SUPPLIED DATA ::
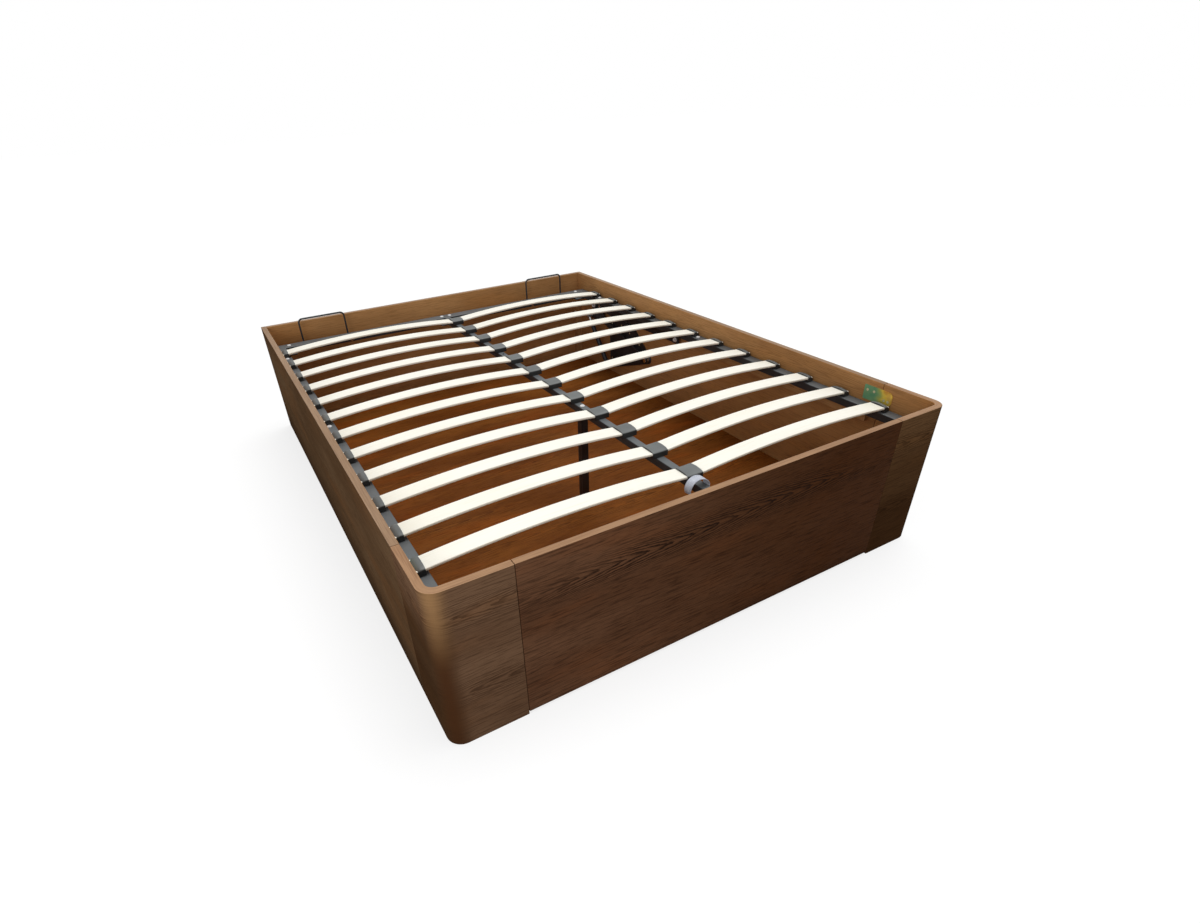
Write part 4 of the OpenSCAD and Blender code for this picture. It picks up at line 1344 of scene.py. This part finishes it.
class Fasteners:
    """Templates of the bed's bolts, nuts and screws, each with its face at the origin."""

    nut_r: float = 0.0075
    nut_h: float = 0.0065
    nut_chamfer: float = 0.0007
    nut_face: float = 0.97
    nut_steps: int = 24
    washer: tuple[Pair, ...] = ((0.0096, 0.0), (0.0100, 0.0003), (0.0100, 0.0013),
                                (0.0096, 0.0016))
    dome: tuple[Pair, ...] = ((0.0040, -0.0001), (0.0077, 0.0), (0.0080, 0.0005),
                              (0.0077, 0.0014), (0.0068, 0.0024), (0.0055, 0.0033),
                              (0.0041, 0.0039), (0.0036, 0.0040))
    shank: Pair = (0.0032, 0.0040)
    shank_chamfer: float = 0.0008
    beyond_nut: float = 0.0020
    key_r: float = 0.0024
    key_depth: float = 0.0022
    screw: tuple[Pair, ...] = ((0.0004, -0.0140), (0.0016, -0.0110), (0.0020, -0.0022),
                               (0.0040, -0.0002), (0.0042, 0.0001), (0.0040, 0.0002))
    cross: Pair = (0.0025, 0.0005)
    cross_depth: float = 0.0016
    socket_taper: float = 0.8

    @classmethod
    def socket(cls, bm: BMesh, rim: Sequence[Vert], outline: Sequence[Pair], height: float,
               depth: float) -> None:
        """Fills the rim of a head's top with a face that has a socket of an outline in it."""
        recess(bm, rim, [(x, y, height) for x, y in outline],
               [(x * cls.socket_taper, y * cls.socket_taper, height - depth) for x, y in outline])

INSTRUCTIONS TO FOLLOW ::
Extract all of the material exactly as it is written.

RESULT FOR THIS TASK ::
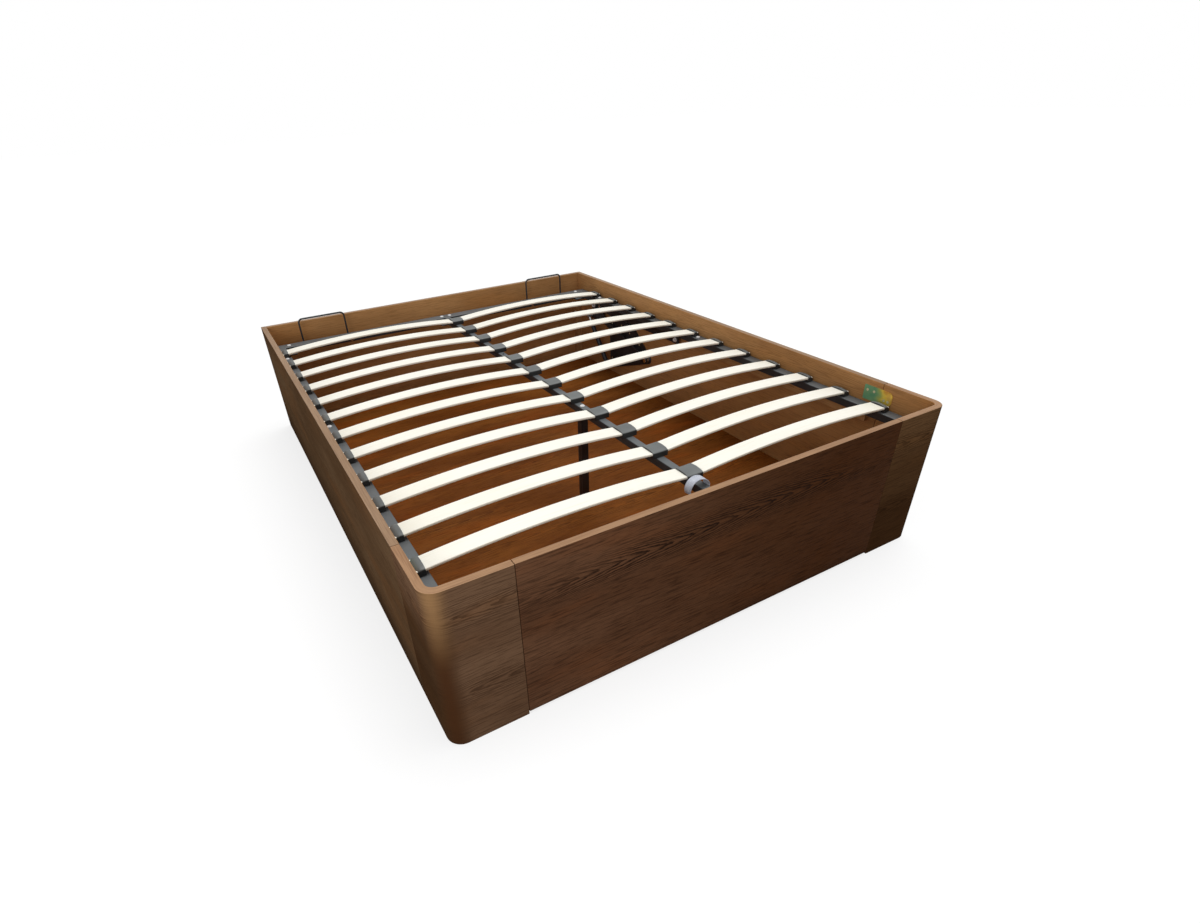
Write part 4 of the OpenSCAD and Blender code for this picture. It picks up at line 1344 of scene.py. This part finishes it.
class Fasteners:
    """Templates of the bed's bolts, nuts and screws, each with its face at the origin."""

    nut_r: float = 0.0075
    nut_h: float = 0.0065
    nut_chamfer: float = 0.0007
    nut_face: float = 0.97
    nut_steps: int = 24
    washer: tuple[Pair, ...] = ((0.0096, 0.0), (0.0100, 0.0003), (0.0100, 0.0013),
                                (0.0096, 0.0016))
    dome: tuple[Pair, ...] = ((0.0040, -0.0001), (0.0077, 0.0), (0.0080, 0.0005),
                              (0.0077, 0.0014), (0.0068, 0.0024), (0.0055, 0.0033),
                              (0.0041, 0.0039), (0.0036, 0.0040))
    shank: Pair = (0.0032, 0.0040)
    shank_chamfer: float = 0.0008
    beyond_nut: float = 0.0020
    key_r: float = 0.0024
    key_depth: float = 0.0022
    screw: tuple[Pair, ...] = ((0.0004, -0.0140), (0.0016, -0.0110), (0.0020, -0.0022),
                               (0.0040, -0.0002), (0.0042, 0.0001), (0.0040, 0.0002))
    cross: Pair = (0.0025, 0.0005)
    cross_depth: float = 0.0016
    socket_taper: float = 0.8

    @classmethod
    def socket(cls, bm: BMesh, rim: Sequence[Vert], outline: Sequence[Pair], height: float,
               depth: float) -> None:
        """Fills the rim of a head's top with a face that has a socket of an outline in it."""
        recess(bm, rim, [(x, y, height) for x, y in outline],
               [(x * cls.socket_taper, y * cls.socket_taper, height - depth) for x, y in outline])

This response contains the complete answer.